Я снова передвинула пальцы.
– Как ведет себя ваш отец с тех пор, как мама заболела?
Долгая пауза. Затем с некоторой неохотой Джоанна ответила:
– Он помогает. То есть он действительно о ней заботится, постоянно спрашивает, что ей нужно и чего бы ей хотелось. Пытается сделать так, чтобы ей было комфортно.
– А как реагирует мама?
– Очень долго она вообще отказывалась его о чем-то просить. Они из тех пар, которые, знаете ли, не разговаривают друг с другом. Они общаются со всеми остальными, но только не друг с другом. Я постоянно слышу: «Скажи матери…» или «Передай отцу…», хотя при этом они находятся в одной комнате.
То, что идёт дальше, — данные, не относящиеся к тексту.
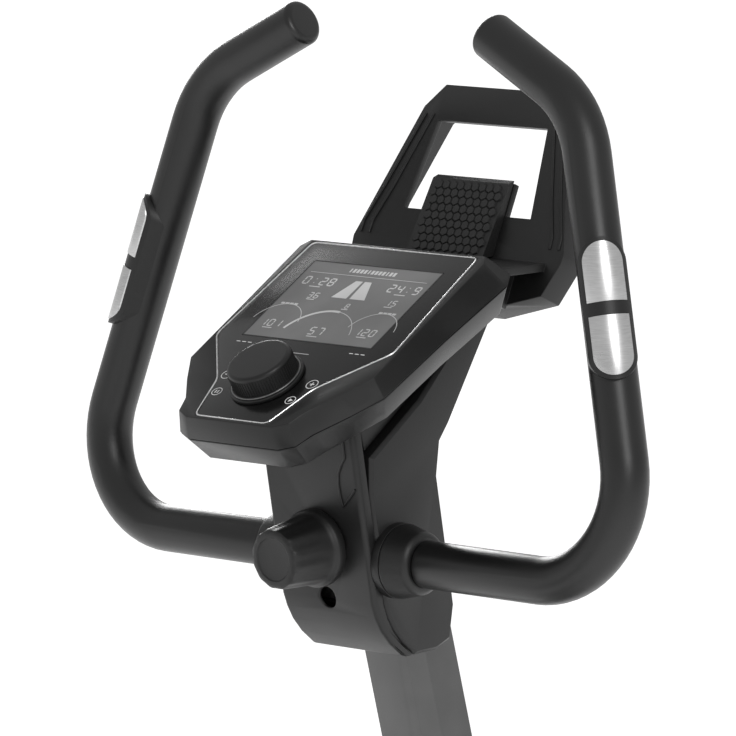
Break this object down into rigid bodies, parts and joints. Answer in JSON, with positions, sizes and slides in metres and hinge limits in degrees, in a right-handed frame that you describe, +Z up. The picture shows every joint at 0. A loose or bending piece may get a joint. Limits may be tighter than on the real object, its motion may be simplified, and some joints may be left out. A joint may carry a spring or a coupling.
{
  "type": "exercise bike",
  "caption": "Upright exercise bike with an upswept bent handlebar, angled console with a dial, tablet holder, belt drive, pedals and a sliding saddle.",
  "frame": {"origin": "on the floor, in the middle of the base", "axes": "+Z up, +Y ahead of the rider, +X to the rider's right"},
  "size_m": [0.582, 1.04, 1.3852],
  "materials": {
    "frame_paint": "semi-gloss black powder coat",
    "mast_paint": "satin silver-grey powder coat",
    "housing_plastic": "fine-grained moulded black",
    "trim_plastic": "moulded dark grey",
    "head_plastic": "fine-grained moulded black",
    "console_plastic": "satin moulded black",
    "console_glass": "gloss black window",
    "display": "liquid crystal, grey",
    "grip_foam": "satin black sleeve",
    "pad_rubber": "matt black, raised cells",
    "sensor_steel": "bright stainless",
    "steel": "plated",
    "post_chrome": "polished",
    "crank_metal": "black coated forging",
    "pedal_plastic": "moulded black",
    "strap_rubber": "matt",
    "pulley_plastic": "moulded",
    "belt_rubber": "ribbed belt",
    "flywheel_iron": "turned and oiled",
    "magnet": "nickel plated",
    "saddle_vinyl": "stitched black vinyl over foam",
    "wheel_plastic": "hard rubber"
  },
  "bodies": {
    "base": {"ball_bearings": "steel", "brake_motor": "trim_plastic", "clamp_cap": "steel", "clamp_screws": "steel", "console_back": "console_plastic", "console_display": "display", "console_glass": "console_glass", "console_housing": "console_plastic", "drive_belt": "belt_rubber", "front_end_caps": "trim_plastic", "front_stabilizer": "frame_paint", "handlebar_collars": "head_plastic", "handlebar_cradle": "steel", "head_cover_left": "head_plastic", "head_cover_right": "head_plastic", "head_rear_cover": "head_plastic", "housing_left": "housing_plastic", "housing_right": "housing_plastic", "housing_screws": "steel", "main_frame": "frame_paint", "mast": "mast_paint", "mast_bolts": "steel", "mast_collar": "housing_plastic", "rear_end_caps": "trim_plastic", "rear_stabilizer": "frame_paint", "seat_sleeve": "trim_plastic", "stabilizer_bolts": "steel", "tablet_holder": "head_plastic", "tablet_pad": "pad_rubber", "wheel_axles": "steel"},
    "transport_wheel_left": {"transport_wheel_left": "wheel_plastic"},
    "transport_wheel_right": {"transport_wheel_right": "wheel_plastic"},
    "levelling_foot_left": {"levelling_foot_left": "trim_plastic"},
    "levelling_foot_right": {"levelling_foot_right": "trim_plastic"},
    "crank": {"crank_axle": "steel", "crank_arm_left": "crank_metal", "crank_arm_right": "crank_metal", "crank_discs": "trim_plastic", "drive_pulley": "pulley_plastic", "pedal_spindles": "steel"},
    "pedal_left": {"pedal_left": "pedal_plastic", "pedal_strap_left": "strap_rubber"},
    "pedal_right": {"pedal_right": "pedal_plastic", "pedal_strap_right": "strap_rubber"},
    "flywheel": {"flywheel": "flywheel_iron", "flywheel_axle": "steel"},
    "brake": {"brake_arm": "frame_paint", "brake_magnets": "magnet"},
    "seat_post": {"seat_post": "post_chrome"},
    "seat_pin": {"seat_pin": "trim_plastic"},
    "saddle": {"seat_carriage": "frame_paint", "saddle_pan": "trim_plastic", "saddle_cushion": "saddle_vinyl"},
    "carriage_knob": {"carriage_knob": "trim_plastic"},
    "handlebar": {"handlebar_tube": "frame_paint", "handlebar_grips": "grip_foam", "pulse_bases": "head_plastic", "pulse_plates": "sensor_steel"},
    "clamp_knob": {"clamp_knob": "head_plastic"},
    "console_dial": {"console_dial": "console_plastic"}
  },
  "joints": [
    {"name": "handlebar_tilt", "type": "hinge", "parent": "base", "child": "handlebar", "pos_m": [0, 0.17, 1], "axis": [1, 0, 0], "range_deg": [-10, 10]},
    {"name": "clamp_knob_turn", "type": "hinge", "parent": "base", "child": "clamp_knob", "pos_m": [0, 0.137, 1.0084], "axis": [0, -0.996, -0.0889], "range_deg": [0, 180]},
    {"name": "console_dial_turn", "type": "hinge", "parent": "base", "child": "console_dial", "pos_m": [0, 0.08656, 1.1311], "axis": [0, -0.5299, 0.848], "continuous": true},
    {"name": "crank_spin", "type": "hinge", "parent": "base", "child": "crank", "pos_m": [0, 0.04, 0.3], "axis": [1, 0, 0], "continuous": true},
    {"name": "flywheel_spin", "type": "hinge", "parent": "base", "child": "flywheel", "pos_m": [0, 0.25, 0.29], "axis": [1, 0, 0], "continuous": true},
    {"name": "pedal_right_spin", "type": "hinge", "parent": "crank", "child": "pedal_right", "pos_m": [0.148, 0.17926, 0.20249], "axis": [1, 0, 0], "continuous": true},
    {"name": "pedal_left_spin", "type": "hinge", "parent": "crank", "child": "pedal_left", "pos_m": [-0.148, -0.09926, 0.39751], "axis": [1, 0, 0], "continuous": true},
    {"name": "brake_swing", "type": "hinge", "parent": "base", "child": "brake", "pos_m": [0, 0.17058, 0.39165], "axis": [1, 0, 0], "range_deg": [0, 5]},
    {"name": "seat_post_slide", "type": "slide", "parent": "base", "child": "seat_post", "axis": [0, -0.2672, 0.9636], "range_m": [-0.04, 0.18]},
    {"name": "seat_pin_push", "type": "slide", "parent": "base", "child": "seat_pin", "axis": [0, 0.9636, 0.2672], "range_m": [0, 0.008]},
    {"name": "saddle_slide", "type": "slide", "parent": "seat_post", "child": "saddle", "axis": [0, 1, 0], "range_m": [-0.06, 0.06]},
    {"name": "carriage_knob_turn", "type": "hinge", "parent": "saddle", "child": "carriage_knob", "pos_m": [0.06, -0.23729, 0.76223], "axis": [1, 0, 0], "range_deg": [0, 180]},
    {"name": "transport_wheel_left_spin", "type": "hinge", "parent": "base", "child": "transport_wheel_left", "pos_m": [-0.266, 0.496, 0.028], "axis": [1, 0, 0], "continuous": true},
    {"name": "transport_wheel_right_spin", "type": "hinge", "parent": "base", "child": "transport_wheel_right", "pos_m": [0.266, 0.496, 0.028], "axis": [1, 0, 0], "continuous": true},
    {"name": "levelling_foot_left_turn", "type": "hinge", "parent": "base", "child": "levelling_foot_left", "pos_m": [-0.266, -0.486, 0], "axis": [0, 0, 1], "range_deg": [-180, 180]},
    {"name": "levelling_foot_right_turn", "type": "hinge", "parent": "base", "child": "levelling_foot_right", "pos_m": [0.266, -0.486, 0], "axis": [0, 0, 1], "range_deg": [-180, 180]}
  ],
  "couplings": [
    {"joint": "flywheel_spin", "follows": "crank_spin", "ratio": 5.4545}
  ]
}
Это ужасно.
Джоанна взяла себя в руки и поведала мне историю холодной войны, которую ее родители вели несколько десятилетий.
– Когда мама узнала, что у нее рак, она снова заговорила с отцом. Это было в больнице, и я была рядом. Она посмотрела прямо на него и сказала: «Рэй, я умираю». Он заплакал и попросил: «Позволь мне помочь тебе». А она ответила: «Нет. Джоанна обо мне позаботится». Я так и сделала. Я заботилась о ней, – она указала на ногу и снова заплакала, – а теперь не могу.
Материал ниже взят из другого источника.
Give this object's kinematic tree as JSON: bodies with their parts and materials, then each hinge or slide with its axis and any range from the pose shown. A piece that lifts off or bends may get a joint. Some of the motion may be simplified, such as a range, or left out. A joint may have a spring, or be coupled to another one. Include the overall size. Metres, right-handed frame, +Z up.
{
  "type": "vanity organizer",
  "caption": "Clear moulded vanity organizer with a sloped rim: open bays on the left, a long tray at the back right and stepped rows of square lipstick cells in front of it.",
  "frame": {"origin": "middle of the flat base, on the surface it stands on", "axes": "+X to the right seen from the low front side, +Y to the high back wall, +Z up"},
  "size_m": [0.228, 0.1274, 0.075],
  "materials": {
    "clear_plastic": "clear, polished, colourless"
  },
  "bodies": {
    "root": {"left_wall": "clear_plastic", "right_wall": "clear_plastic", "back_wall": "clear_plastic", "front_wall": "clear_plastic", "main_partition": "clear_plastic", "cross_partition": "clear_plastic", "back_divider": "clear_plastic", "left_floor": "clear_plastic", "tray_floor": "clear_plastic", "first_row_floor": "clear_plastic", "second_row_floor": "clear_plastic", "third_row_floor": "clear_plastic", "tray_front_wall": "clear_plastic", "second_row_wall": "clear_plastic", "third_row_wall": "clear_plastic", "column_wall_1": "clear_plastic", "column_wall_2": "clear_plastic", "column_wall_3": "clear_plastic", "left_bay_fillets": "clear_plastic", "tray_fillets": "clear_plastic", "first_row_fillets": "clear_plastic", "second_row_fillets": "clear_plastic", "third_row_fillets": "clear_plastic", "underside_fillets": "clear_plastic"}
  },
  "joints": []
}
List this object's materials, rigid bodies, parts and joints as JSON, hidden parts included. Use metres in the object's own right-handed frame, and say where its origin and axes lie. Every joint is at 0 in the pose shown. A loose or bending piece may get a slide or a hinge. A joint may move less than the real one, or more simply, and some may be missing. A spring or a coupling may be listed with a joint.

– Не можете, – подтвердила я, – но ваш отец может. Возможно, в этом все дело. Послушайте, Джоанна, – сказала я, коснувшись мобиля, который кружился у нее над головой, – представьте, что этот мобиль символизирует вашу семью. Каждый член семьи занимает отведенное ему место, поддерживая хрупкое равновесие. Болезнь вашей матери подобна порыву ветра, который резко налетел и изменил ситуацию.
Я сильно подула на мобиль, и он зазвенел в ответ.
– Однако в целом равновесие сохранилось бы, если бы не…
Я потянулась вверх и отцепила одну из фигурок с мобиля. После этого вся структура наклонилась в сторону.
– Вот что произошло с вашей семьей. Ваша травма удалила вас с привычного места, которое вы занимали между родителями, и эти два упрямца вынуждены иметь дело непосредственно друг с другом. И сдается мне, это благословение.
Перекошенный мобиль продолжал кружиться, и Джоанна, наконец, глубоко вздохнула и сказала:
– Наверное, все эти годы я винила отца. Всегда занимала ее сторону. Но я видела, как мама отталкивала его, когда он пытался помочь в больнице, а затем дома. Она не принимала ничего, что он делал. А он все равно не сдавался. Я была поражена. Наконец, она немного оттаяла. Теперь, когда я прихожу в гости, папа ждет нас обеих, подшучивает над нами и даже смешит маму. А когда мы с ним остаемся наедине, он говорит: «Ты же знаешь, что я люблю маму. Я всегда ее любил». А я отвечаю: «Скажи об этом ей!» И он отвечает: «Я пытаюсь. Пытаюсь».
Пульс у меня под пальцами начал синхронизироваться. К тому моменту, когда я закончила, отек заметно уменьшился. Ток крови и энергии улучшился, но Джоанна, кажется, этого не замечала.
– Так мне не нужно мучиться из-за того, что я не могу ей помогать? Знаете, я в глубине души догадывалась, что это только к лучшему, что папа теперь сам все делает, а я оказалась на скамье запасных. Но меня так мучает совесть.
– У вас была привычная, близкая вам роль, и отказ от нее дается тяжело. В конце концов, неспроста мы даже членов семьи называет своими «близкими», то есть родными, привычными. Насколько я понимаю, лишь нечто столь радикальное, как эта травма, способно отстранить вас от этой роли и вытащить вас из привычного сценария жизни.